Um estudo publicado no The New England Journal of Medicine revelou uma preocupante associação entre a presença de microplasticos em placas de gordura retiradas de artérias obstruídas e um aumento significativo no risco de eventos cardiovasculares. A pesquisa, conduzida por Raffaele Marfella da Universidade de Campania, em Nápoles, acompanhou 257 pacientes por 34 meses após a realização de uma endarterectomia carotídea, procedimento cirúrgico para desobstrução das artérias.
Os resultados foram surpreendentes. Quase 60% dos pacientes apresentavam quantidades mensuráveis de polietileno em suas placas arteriais, e 12% também continham policloreto de vinila (PVC). O polietileno é o plástico mais produzido globalmente, utilizado em sacos plásticos, filmes e garrafas, enquanto o PVC é empregado em tubulações de água, garrafas, pisos e embalagens. A detecção dos microplasticos foi realizada por meio de pirólise-cromatografia gasosa-espectrometria de massas e confirmada por análise de isótopos estáveis, que distinguiu o carbono dos tecidos humanos do carbono de plásticos petroquímicos. Microscópios poderosos também permitiram a visualização de fragmentos plásticos com bordas irregulares dentro de macrófagos (células imunes) e nas próprias placas.
Pacientes com microplasticos em suas placas apresentaram um risco 4,5 vezes maior de sofrer um acidente vascular cerebral (AVC), infarto não fatal ou morte por qualquer causa, em comparação com aqueles sem detecção de microplasticos. Além disso, os pesquisadores observaram níveis mais elevados de marcadores inflamatórios nos pacientes com presença de microplasticos. Essa inflamação, como sugerem estudos em laboratório, pode ser desencadeada pela presença de microplasticos e nanoplasticos, impactando a função cardíaca, alterando a frequência cardíaca e causando cicatrizes no coração de animais como camundongos. Citações de estudos ocupacionais sugerem também um aumento do risco de doenças cardiovasculares em indivíduos expostos à poluição relacionada a plásticos, incluindo o PVC. “Dados observacionais de estudos de exposição ocupacional [também] sugerem um risco aumentado de doença cardiovascular entre pessoas expostas à poluição relacionada a plásticos, incluindo o policloreto de vinila, em comparação com a população em geral,” escrevem Marfella e seus colegas.

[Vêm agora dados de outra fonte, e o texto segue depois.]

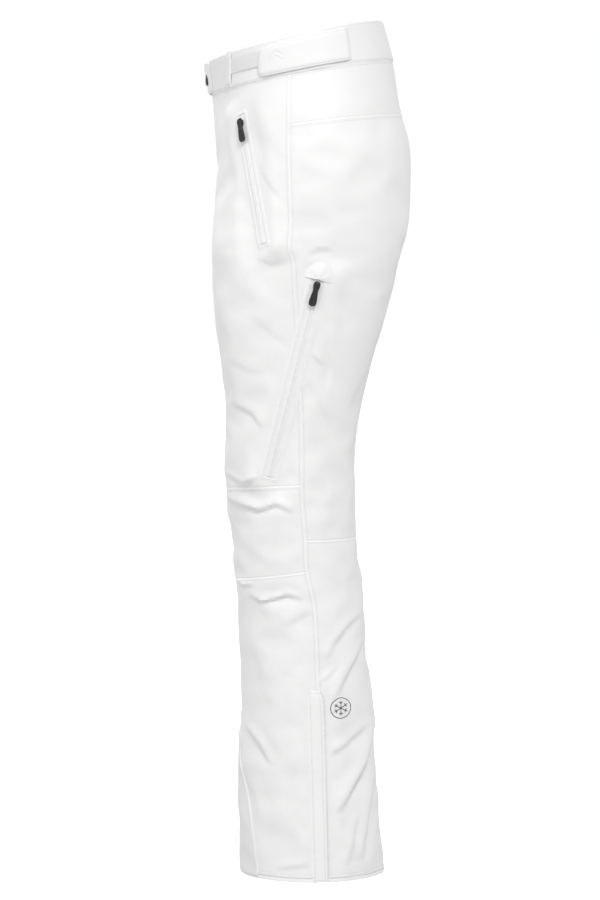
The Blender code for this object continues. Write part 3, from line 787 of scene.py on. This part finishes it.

É importante ressaltar que, apesar da forte associação observada, o estudo não consegue estabelecer uma relação causal definitiva entre os microplasticos e os efeitos cardiovasculares. Outros fatores de risco, como tabagismo, inatividade física e poluição atmosférica, não foram considerados na análise. “Embora não saibamos quais outras exposições podem ter contribuído para os resultados adversos entre os pacientes neste estudo, a descoberta de microplasticos e nanoplasticos no tecido da placa é em si uma descoberta inovadora que levanta uma série de questões urgentes,” explicou o pediatra, médico de saúde pública e epidemiologista Philip J. Landrigan, do Boston College, em um editorial que acompanha o estudo, enfatizando a necessidade de reduzir a exposição a esses poluentes.
O aumento exponencial da produção de plásticos nas últimas duas décadas, com apenas uma pequena fração sendo reciclada, contrasta com a queda nas taxas de doenças cardiovasculares em algumas partes do mundo, destacando a complexidade da questão e a necessidade de pesquisas adicionais para compreender totalmente a relação entre microplasticos e saúde cardiovascular.